Vorticity, kinetic energy, and suppressed gravitational wave production in strong first order phase transitions
Daniel Cutting, Mark Hindmarsh, David J. Weir
TL;DR
The paper investigates strong first-order phase transitions in the early Universe using first-ever 3D simulations of a coupled scalar field and relativistic fluid. It quantifies how fluid vorticity and kinetic energy transfer evolve with transition strength, showing that deflagrations develop substantial rotational motion and that reheating droplets slow bubble walls, reducing gravitational-wave production. The results indicate that previous models overestimate the GW signal for strong transitions, by up to three orders of magnitude for deflagrations, with detonations less affected.
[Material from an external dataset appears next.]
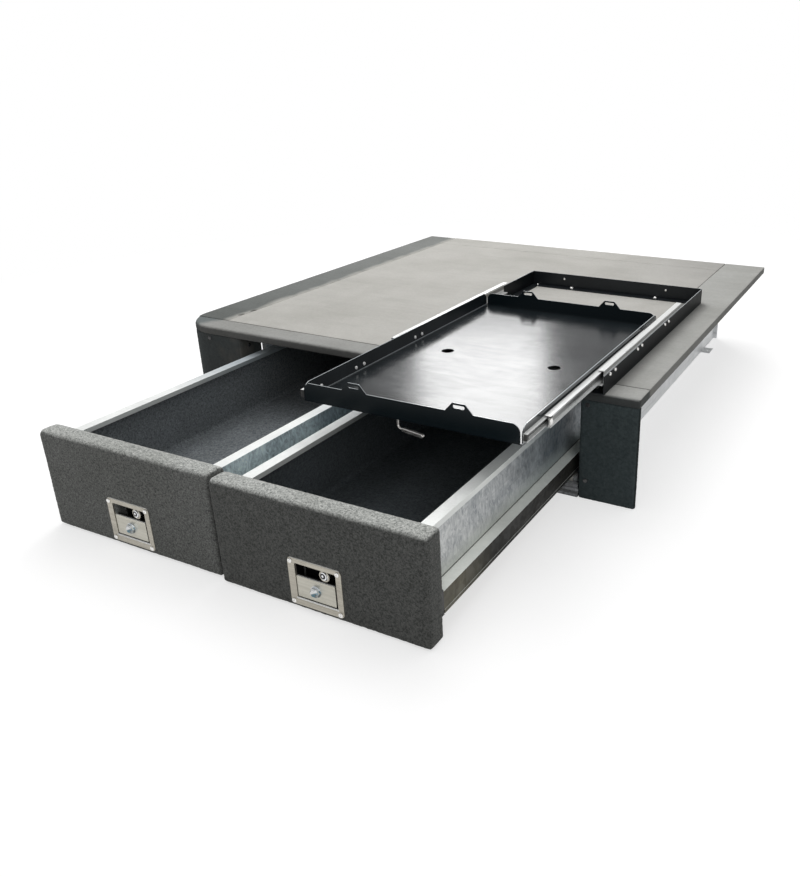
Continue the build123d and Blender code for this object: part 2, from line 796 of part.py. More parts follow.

The work provides implications for LISA observability and motivates larger simulations to precisely map suppression effects across parameter space.
Abstract
We have performed the first 3-dimensional simulations of strong first-order thermal phase transitions in the early Universe. For deflagrations, we find that the rotational component of the fluid velocity increases as the transition strength is increased. For detonations, however, the rotational velocity component remains constant and small. We also find that the efficiency with which kinetic energy is transferred to the fluid falls below theoretical expectations as we increase the transition strength. The probable origin of the kinetic energy deficit is the formation of reheated droplets of the metastable phase during the collision, slowing the bubble walls. The rate of increase in the gravitational wave energy density for deflagrations in strong transitions is suppressed compared to that predicted in earlier work. This is largely accounted for by the reduction in kinetic energy. Current modelling therefore substantially overestimates the gravitational wave signal for strong transitions with deflagrations, in the most extreme case by a factor of $10^{3}$. Detonations are less affected.